▶ [Aim of the exercise]
Extract, without alteration, each line from the start of the listing to the line bearing "face tilted up.".
## Begin
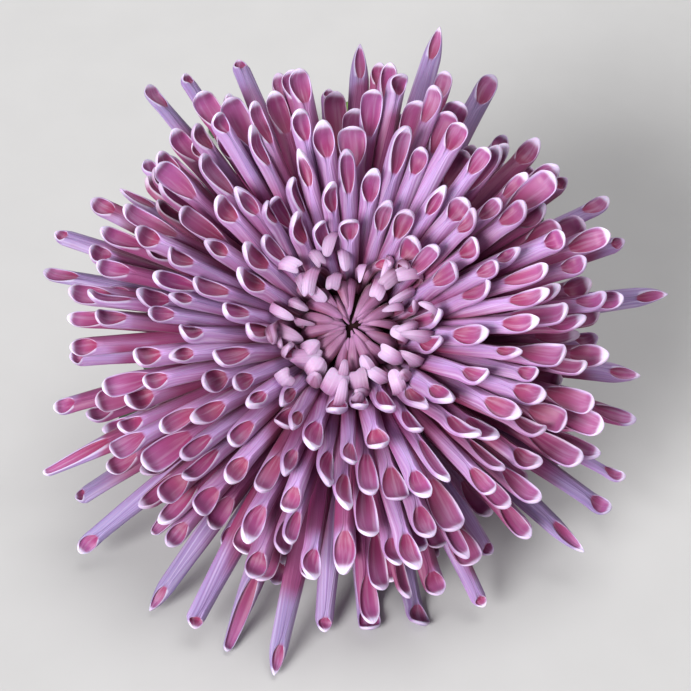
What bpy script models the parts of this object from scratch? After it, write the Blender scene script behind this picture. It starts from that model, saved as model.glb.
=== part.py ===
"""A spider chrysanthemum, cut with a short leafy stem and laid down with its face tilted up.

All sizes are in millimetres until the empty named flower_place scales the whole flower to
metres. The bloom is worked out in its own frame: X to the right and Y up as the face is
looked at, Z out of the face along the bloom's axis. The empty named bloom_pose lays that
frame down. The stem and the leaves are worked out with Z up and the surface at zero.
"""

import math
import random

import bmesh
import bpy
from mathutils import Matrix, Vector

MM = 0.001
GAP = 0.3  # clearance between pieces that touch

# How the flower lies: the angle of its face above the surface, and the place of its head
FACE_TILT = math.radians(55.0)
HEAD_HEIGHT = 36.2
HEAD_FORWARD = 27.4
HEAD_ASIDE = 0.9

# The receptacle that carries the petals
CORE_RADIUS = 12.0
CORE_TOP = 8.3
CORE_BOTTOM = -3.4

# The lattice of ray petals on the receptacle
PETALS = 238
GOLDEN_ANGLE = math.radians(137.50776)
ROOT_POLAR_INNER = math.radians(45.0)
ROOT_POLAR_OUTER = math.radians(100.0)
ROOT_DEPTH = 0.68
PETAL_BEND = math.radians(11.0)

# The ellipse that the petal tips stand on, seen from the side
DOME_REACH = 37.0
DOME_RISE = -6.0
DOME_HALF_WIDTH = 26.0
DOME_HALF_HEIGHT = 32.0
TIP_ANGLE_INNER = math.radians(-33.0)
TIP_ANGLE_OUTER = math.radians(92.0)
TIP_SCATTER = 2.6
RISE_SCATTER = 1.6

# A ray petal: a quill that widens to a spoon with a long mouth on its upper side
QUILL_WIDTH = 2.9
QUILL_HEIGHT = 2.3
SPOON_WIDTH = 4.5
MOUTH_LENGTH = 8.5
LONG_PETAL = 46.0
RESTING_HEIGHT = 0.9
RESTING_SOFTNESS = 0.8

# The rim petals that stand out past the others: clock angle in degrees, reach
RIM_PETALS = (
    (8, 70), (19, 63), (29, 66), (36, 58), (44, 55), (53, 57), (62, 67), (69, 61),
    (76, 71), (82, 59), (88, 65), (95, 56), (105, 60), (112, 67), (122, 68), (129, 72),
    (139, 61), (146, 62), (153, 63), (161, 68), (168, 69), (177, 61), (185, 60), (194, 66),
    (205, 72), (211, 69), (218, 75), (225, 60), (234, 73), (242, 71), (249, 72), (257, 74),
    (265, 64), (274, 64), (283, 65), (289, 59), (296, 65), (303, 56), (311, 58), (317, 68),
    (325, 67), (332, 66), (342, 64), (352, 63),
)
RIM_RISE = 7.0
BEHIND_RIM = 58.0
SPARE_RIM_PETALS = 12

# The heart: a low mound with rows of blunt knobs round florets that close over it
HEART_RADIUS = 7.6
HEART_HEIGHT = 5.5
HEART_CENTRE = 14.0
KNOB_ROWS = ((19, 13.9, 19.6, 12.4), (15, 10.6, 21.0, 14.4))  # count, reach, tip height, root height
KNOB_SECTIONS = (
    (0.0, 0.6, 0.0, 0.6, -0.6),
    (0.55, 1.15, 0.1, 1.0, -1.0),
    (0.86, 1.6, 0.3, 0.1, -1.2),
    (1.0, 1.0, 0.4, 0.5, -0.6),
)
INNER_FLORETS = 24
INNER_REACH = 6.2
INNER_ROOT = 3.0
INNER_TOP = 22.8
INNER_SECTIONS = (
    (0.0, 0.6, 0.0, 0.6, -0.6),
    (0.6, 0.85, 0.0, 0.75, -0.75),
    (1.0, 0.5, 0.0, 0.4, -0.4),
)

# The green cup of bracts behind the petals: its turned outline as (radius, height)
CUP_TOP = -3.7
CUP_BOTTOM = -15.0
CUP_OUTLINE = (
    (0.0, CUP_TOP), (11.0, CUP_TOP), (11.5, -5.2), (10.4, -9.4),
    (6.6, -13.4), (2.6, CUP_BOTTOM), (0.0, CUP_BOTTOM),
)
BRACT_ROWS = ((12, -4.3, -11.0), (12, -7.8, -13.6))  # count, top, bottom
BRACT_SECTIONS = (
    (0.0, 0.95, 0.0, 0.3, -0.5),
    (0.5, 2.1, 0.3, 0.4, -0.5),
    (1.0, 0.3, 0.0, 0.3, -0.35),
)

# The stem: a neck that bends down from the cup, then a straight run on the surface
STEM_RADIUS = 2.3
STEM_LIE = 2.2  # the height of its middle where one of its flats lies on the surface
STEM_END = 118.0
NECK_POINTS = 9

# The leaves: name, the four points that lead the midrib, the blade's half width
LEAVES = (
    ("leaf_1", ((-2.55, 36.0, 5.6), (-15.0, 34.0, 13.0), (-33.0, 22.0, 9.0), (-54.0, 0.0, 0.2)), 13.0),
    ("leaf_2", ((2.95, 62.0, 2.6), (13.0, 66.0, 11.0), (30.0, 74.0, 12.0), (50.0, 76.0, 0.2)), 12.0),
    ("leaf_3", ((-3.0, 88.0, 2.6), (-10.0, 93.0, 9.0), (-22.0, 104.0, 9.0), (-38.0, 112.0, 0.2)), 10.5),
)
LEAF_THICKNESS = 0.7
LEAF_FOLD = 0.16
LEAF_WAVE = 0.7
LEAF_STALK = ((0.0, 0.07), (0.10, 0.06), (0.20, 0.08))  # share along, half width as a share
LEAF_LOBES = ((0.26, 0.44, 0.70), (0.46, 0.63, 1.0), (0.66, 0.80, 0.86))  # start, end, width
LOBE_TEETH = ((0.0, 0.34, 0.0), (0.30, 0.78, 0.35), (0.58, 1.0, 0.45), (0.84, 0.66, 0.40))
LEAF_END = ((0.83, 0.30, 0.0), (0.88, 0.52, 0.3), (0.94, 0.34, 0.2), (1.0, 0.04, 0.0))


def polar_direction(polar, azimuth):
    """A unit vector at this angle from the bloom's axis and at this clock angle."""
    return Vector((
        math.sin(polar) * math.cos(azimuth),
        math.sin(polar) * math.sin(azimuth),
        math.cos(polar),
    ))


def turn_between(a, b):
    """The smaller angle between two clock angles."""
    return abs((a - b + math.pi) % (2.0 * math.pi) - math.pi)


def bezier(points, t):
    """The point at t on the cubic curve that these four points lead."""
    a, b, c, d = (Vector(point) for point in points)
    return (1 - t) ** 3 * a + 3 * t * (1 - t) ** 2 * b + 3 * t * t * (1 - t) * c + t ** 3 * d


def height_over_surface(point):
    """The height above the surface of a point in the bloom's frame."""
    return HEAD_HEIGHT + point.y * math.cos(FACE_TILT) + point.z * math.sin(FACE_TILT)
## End
▶ [Full answer]
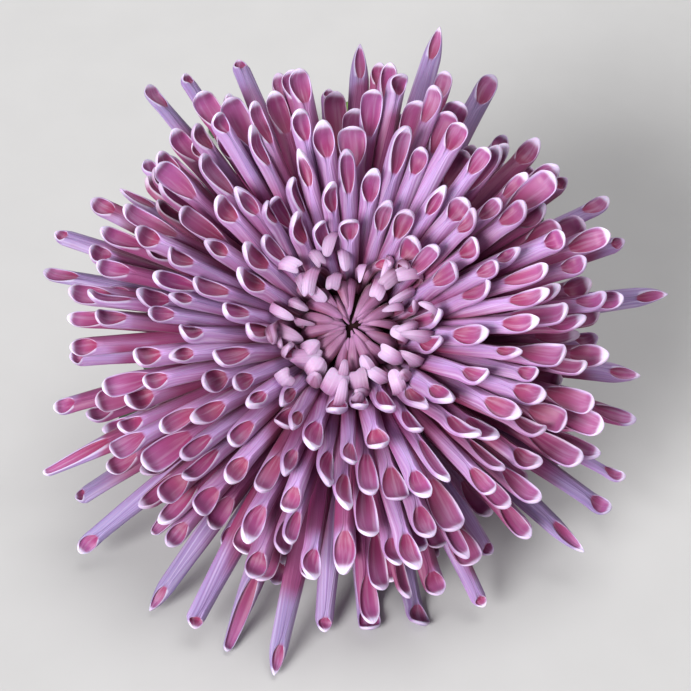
What bpy script models the parts of this object from scratch? After it, write the Blender scene script behind this picture. It starts from that model, saved as model.glb.
=== part.py ===
"""A spider chrysanthemum, cut with a short leafy stem and laid down with its face tilted up.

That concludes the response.